Both horizon height and latitude have a significant effect on the calendrical meaning of any particular bearing. The uncertainties of time have another one, with the overall azimuth spread now less than it was. Further back in time than 1800BC it was a bit more extreme but only a bit. Obliquity and Declination values peaked during the European Neolithic so that things were stable for quite a long time then. As a rule of thumb: For Summer Solstice sunrise, the sun first becomes visible now at roughly the same place that it lifted off the horizon in prehistoric times.

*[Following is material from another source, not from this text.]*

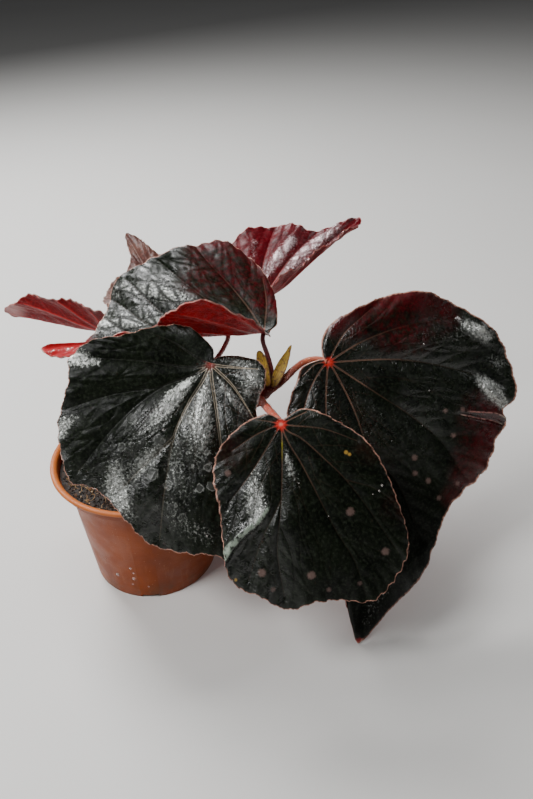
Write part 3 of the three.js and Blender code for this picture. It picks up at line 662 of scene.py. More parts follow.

Winter Solstice sunrise is the opposite. [Diagram]. Sets mirror the rises.

Beyond this repeated halving into sixteen parts of about 23 days each, Professor Thom thought he might have found some evidence of further subdivisions of the solar year. This would make sense. If you intend to have a socio-religeous event on a particular day, then simply marking that exact day is of little practical use. Some early warning of its approach would be required.

Thom wondered about 32ndths. I claim to have discovered markers for days that are about one and two weeks away from the major solar dates. Looking at these, I realised that they could have been splitting the nominal 23 day periods into thirds. As an attempt to rationalise and generalise these divisions without excessively complicated terminology, they were labeled as 8 & 15 day brackets to the major solar events: solstices, cross-quarters and equinox. Together with the original sixteen part division, these 8 & 15 day brackets make a year of forty-eight (variable-length, 7.6 day mean) "Tweeks" that are better regarded as quarter-months.

The next diagram is a bit crude because we are really dealing with a continuous sequence, not an alternating one but it demonstrates the over­lapping months (that are really eclipse seaons):

The 15 day brackets to any major solar event effectively define the period within which the closest full moon to that event must occur. The 8 day brackets do the same for the sixteenths.

Evidence for these calendrical divisions is found primarily in their coincidence with prominent horizon features and reinforced by examples of monument axes that indicate them. Such examples, for each class of division if not each single division, may be found here and statistical analysis of many prehistoric ritual horizons may be found here.

The values that have been used in this work are:

• Declination is a measure of the position of an object in the sky, relative to the celestial equator.
• Given Declinations are for the sun's centre, those for the upper or lower limb would be further north or south by approx. 0.26 degree.
• Spring Equinox, Summer Solstice, Autumn Equinox and Winter Solstice are the four quarter days or "natural solar festivals".
• Cross-Quarter days are halfway in time between the Solstices and the Equinoxes, and with them make eight "major solar festivals".
• Sixteenths are the midpoints between adjacent "major festivals" (nominally 23 days from each, 22.8 days mean).
• The "8 day" and "15 day" periods are nominal compromises, not necessarily of the stated length which split a nominal 23 day periods into thirds.
• + & - refer to more northerly or southerly declination than the adjacent "major festival".

This theoretical model was constructed to rationalise and explain the repeated occurrance of certain particular declination values in early survey data. It seems to do this quite well but I do not claim certainty, just a first stab at an explanation. Variations of a day or two here and there would not be unexpected in practice, because the values given are means. The basic sixteen fold division was originally discovered by Alexander Thom (1967) and some of his declination values were slightly different to these. My own version was derived from an 1800BC ephemeris by day counting and calculation of mean values. Prehistoric peoples would perhaps have used rule-of-thumb or intuitive methodologies.

• With all divisions taken into account, the tropical year may be seen as being divided into twelve months, approximations to synodic months, which are effectively a mapping of the zodiac onto the horizon. Note that this does NOT mean they used the zodiac as it is known to us, nor that they actually counted a twelve month year
  
  
• The half-month markers either side of the major solar festivals make eight "months" with a festival at the centre of each.
  
  
• The quarter-month markers either side of the major solar festivals mark the outer limits of eight "months" having a sixteenth division at the centre of each.
  
  
• These "months" overlap each other by a week at each end - marked grey on the diagram.
• Thom's sixteenths may therefore be seen as the solar centres of sixteen overlapping lunar periods. Prehistoric peoples also seem to have had a similar Prehistoric Lunar Calendar. Using rule-of-thumb or intuitive measurements they could have combined it with this solar calendar to make a fairly accurate Prehistoric Eclipse Prediction System.